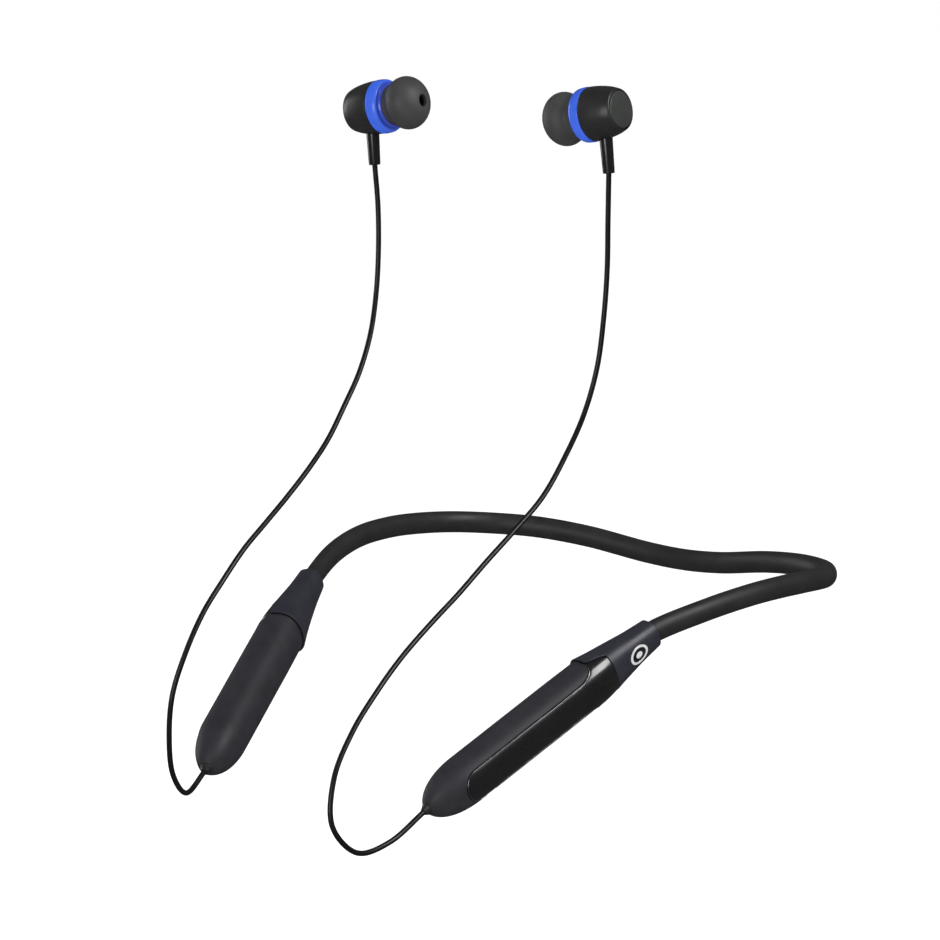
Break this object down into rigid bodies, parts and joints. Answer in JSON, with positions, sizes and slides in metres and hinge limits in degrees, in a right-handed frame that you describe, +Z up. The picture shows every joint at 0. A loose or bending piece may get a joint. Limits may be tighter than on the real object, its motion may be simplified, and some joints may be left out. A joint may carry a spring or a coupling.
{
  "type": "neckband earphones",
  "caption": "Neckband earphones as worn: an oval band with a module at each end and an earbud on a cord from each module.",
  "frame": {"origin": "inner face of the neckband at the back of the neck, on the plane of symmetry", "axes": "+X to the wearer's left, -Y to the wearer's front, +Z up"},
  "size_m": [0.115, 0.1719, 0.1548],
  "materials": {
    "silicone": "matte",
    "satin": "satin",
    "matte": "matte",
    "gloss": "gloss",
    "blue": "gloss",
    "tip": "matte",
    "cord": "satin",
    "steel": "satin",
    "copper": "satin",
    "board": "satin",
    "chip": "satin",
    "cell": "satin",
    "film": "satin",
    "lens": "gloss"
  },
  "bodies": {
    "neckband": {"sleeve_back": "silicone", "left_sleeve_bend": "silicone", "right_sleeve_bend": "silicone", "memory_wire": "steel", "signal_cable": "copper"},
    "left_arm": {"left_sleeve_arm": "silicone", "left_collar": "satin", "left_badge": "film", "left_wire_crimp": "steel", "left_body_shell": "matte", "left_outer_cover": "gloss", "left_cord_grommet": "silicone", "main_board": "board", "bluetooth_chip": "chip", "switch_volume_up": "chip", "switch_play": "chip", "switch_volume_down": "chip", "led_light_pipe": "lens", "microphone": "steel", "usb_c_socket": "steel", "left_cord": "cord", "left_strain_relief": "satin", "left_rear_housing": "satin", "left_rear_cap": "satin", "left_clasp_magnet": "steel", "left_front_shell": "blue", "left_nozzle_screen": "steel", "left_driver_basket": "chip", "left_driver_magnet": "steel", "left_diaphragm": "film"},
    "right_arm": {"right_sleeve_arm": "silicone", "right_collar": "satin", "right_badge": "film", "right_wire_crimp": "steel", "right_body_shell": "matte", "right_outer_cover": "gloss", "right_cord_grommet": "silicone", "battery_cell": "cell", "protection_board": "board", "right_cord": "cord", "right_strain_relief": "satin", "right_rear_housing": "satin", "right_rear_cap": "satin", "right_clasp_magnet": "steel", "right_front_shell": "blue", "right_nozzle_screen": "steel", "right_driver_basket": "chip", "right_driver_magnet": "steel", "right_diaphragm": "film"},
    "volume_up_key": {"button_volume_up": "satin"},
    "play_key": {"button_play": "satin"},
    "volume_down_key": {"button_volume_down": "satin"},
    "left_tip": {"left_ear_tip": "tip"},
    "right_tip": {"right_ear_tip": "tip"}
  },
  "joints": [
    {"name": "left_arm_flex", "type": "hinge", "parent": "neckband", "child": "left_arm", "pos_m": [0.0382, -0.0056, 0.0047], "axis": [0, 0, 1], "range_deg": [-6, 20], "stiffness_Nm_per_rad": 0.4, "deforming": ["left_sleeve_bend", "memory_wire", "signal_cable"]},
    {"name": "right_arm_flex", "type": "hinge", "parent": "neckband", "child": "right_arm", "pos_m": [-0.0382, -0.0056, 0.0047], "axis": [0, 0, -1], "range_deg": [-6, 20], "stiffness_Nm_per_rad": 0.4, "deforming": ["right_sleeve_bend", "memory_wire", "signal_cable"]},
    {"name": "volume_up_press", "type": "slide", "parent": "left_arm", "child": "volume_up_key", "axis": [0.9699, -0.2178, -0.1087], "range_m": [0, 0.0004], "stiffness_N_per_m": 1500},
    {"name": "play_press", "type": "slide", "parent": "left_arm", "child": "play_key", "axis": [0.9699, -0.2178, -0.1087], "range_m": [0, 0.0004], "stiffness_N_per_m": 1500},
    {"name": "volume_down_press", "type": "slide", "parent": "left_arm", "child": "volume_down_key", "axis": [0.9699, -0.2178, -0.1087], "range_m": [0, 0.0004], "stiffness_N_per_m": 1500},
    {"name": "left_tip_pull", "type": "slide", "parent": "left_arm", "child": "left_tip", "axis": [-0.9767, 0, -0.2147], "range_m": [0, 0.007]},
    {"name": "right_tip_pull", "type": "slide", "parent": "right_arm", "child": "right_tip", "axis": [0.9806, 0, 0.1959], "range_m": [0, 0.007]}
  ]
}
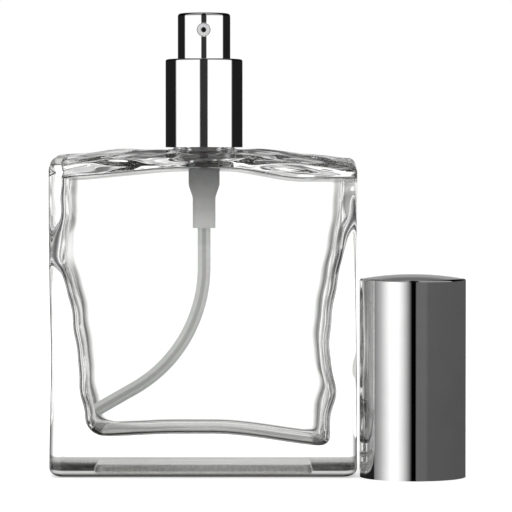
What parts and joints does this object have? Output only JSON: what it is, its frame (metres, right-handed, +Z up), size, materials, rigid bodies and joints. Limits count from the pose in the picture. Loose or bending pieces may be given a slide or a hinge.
★ ★ ★ ★ ★ ★ ★
__OBJECTIVE__:
How many of the listing's lines contain "materials"? Respond with a single number and nothing else.

__RESPONSE__:
2